WHAT YOU NEED TO DO
Reproduce, please, only the lines from the first line below to the line containing "return [chosen[k] for", inclusive.

DATA LINES
···

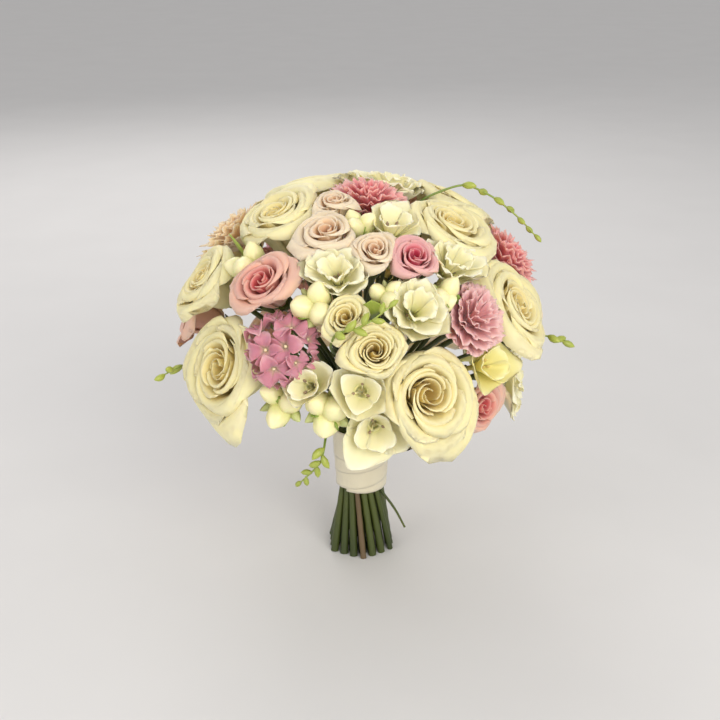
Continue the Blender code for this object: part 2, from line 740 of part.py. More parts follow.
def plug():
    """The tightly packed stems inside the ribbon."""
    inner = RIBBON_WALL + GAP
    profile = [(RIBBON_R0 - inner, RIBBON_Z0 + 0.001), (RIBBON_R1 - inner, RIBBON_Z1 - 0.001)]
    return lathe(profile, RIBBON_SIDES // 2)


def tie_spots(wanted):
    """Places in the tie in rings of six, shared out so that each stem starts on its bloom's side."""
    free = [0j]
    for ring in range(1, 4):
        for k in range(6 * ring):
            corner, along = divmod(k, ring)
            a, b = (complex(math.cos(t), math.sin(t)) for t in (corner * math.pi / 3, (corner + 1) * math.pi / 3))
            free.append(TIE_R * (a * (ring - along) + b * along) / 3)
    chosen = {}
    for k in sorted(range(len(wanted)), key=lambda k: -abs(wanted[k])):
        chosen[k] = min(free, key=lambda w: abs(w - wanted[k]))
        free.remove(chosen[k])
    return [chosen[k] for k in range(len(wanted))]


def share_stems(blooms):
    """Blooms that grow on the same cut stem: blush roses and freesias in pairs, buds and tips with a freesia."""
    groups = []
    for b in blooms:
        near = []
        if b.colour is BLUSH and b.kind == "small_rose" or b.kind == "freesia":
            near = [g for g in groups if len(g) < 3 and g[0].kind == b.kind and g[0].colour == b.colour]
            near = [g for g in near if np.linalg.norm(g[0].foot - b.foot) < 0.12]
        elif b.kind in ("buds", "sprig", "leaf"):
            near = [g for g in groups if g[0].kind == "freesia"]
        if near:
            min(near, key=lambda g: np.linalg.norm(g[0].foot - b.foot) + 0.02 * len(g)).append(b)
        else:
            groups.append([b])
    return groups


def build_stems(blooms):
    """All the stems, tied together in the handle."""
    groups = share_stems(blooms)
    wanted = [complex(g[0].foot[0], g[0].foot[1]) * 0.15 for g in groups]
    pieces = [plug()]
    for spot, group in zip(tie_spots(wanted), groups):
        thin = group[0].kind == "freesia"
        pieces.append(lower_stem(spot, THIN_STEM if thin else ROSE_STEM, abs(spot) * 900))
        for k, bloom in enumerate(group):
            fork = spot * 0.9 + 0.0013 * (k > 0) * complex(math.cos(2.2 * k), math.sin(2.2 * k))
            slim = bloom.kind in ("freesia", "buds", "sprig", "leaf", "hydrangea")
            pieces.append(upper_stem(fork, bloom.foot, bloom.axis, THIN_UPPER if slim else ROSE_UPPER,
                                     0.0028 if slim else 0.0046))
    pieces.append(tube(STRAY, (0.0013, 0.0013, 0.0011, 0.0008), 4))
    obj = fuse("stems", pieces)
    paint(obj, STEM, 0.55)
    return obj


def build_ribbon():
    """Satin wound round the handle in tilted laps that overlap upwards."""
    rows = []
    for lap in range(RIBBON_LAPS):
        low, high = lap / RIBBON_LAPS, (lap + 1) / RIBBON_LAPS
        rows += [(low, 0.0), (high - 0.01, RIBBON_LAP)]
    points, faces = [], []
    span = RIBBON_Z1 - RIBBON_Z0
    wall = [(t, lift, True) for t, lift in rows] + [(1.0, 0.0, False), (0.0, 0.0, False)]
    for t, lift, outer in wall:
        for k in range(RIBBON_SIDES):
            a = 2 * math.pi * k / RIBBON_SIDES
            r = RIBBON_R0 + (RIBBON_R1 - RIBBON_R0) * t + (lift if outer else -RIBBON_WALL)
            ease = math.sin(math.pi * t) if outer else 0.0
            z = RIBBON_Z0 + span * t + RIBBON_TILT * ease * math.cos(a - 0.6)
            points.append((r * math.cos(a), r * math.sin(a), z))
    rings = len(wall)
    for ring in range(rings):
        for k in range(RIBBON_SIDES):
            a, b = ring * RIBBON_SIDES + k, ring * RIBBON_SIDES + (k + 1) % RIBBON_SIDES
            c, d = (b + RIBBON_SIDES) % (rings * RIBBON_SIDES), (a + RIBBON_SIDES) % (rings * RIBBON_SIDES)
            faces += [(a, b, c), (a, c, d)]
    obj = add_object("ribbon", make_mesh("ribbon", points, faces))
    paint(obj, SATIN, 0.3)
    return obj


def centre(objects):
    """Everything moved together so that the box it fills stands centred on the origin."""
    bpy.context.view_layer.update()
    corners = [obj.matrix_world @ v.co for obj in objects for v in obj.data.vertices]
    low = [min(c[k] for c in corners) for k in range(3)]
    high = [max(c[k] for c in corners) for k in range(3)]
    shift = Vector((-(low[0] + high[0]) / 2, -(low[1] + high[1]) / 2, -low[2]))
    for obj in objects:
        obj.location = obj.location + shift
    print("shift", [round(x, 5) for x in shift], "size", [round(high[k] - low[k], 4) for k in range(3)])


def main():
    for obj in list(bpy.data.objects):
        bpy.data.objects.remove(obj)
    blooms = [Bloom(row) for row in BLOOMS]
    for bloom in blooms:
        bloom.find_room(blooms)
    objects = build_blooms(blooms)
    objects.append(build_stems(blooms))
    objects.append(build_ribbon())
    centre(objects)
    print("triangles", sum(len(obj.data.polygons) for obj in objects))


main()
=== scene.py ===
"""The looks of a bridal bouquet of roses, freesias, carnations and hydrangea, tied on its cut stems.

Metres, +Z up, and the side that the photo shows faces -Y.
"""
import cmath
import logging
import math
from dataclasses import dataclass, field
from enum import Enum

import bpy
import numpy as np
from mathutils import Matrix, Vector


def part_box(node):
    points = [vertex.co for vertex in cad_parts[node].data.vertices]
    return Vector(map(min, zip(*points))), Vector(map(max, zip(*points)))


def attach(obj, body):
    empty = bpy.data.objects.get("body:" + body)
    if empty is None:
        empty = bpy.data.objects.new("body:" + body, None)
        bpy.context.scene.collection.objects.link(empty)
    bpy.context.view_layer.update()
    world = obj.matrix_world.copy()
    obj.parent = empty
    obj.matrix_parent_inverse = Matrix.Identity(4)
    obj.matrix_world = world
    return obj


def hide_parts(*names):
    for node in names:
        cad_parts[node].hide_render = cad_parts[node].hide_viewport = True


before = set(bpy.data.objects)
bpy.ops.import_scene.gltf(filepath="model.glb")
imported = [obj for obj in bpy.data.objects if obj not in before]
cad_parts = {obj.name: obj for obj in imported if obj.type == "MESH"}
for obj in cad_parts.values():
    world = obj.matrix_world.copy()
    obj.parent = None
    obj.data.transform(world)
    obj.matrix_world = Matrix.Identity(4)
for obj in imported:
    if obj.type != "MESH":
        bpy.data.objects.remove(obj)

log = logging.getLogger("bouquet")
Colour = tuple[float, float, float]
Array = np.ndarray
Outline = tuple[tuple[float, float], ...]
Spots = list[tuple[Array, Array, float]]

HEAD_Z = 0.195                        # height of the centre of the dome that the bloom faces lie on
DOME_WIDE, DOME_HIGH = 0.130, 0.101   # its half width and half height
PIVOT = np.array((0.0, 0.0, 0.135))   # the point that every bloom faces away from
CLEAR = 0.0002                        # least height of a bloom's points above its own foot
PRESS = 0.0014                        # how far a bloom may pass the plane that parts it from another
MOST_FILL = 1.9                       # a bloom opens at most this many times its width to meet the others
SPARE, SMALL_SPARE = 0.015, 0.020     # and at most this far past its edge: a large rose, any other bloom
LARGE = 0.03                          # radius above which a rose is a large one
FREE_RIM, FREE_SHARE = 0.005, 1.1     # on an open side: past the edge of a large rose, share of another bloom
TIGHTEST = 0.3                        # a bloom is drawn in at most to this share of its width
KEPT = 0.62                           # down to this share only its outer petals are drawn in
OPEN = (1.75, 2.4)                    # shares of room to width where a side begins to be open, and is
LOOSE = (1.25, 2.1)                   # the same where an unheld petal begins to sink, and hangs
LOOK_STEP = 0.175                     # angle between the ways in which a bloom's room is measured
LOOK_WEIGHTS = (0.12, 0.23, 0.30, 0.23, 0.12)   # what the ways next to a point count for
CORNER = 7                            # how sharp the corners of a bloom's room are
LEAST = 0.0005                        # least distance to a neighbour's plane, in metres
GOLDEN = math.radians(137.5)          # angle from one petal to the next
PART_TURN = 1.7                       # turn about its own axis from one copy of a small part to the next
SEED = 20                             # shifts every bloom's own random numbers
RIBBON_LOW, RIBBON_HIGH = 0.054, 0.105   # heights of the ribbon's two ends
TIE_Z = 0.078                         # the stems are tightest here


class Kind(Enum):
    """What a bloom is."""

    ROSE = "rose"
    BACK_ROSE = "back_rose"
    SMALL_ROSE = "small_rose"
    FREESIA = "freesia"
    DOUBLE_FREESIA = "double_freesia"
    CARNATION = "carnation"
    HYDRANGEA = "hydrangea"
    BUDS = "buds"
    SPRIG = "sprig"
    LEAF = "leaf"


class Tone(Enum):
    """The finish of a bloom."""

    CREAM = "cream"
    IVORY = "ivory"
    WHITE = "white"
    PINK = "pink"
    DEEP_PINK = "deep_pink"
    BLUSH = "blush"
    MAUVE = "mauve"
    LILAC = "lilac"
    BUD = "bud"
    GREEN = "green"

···

COMPLETE ANSWER
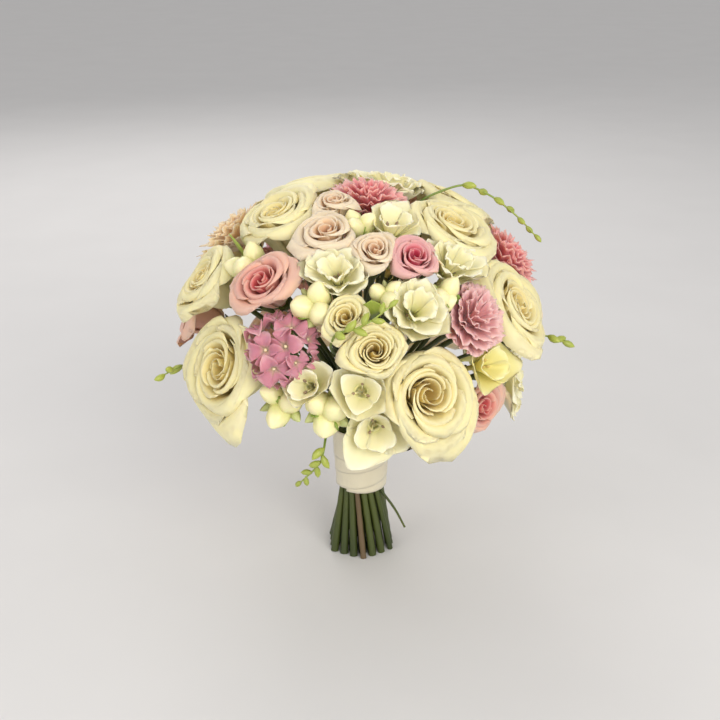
Continue the Blender code for this object: part 2, from line 740 of part.py. More parts follow.
def plug():
    """The tightly packed stems inside the ribbon."""
    inner = RIBBON_WALL + GAP
    profile = [(RIBBON_R0 - inner, RIBBON_Z0 + 0.001), (RIBBON_R1 - inner, RIBBON_Z1 - 0.001)]
    return lathe(profile, RIBBON_SIDES // 2)


def tie_spots(wanted):
    """Places in the tie in rings of six, shared out so that each stem starts on its bloom's side."""
    free = [0j]
    for ring in range(1, 4):
        for k in range(6 * ring):
            corner, along = divmod(k, ring)
            a, b = (complex(math.cos(t), math.sin(t)) for t in (corner * math.pi / 3, (corner + 1) * math.pi / 3))
            free.append(TIE_R * (a * (ring - along) + b * along) / 3)
    chosen = {}
    for k in sorted(range(len(wanted)), key=lambda k: -abs(wanted[k])):
        chosen[k] = min(free, key=lambda w: abs(w - wanted[k]))
        free.remove(chosen[k])
    return [chosen[k] for k in range(len(wanted))]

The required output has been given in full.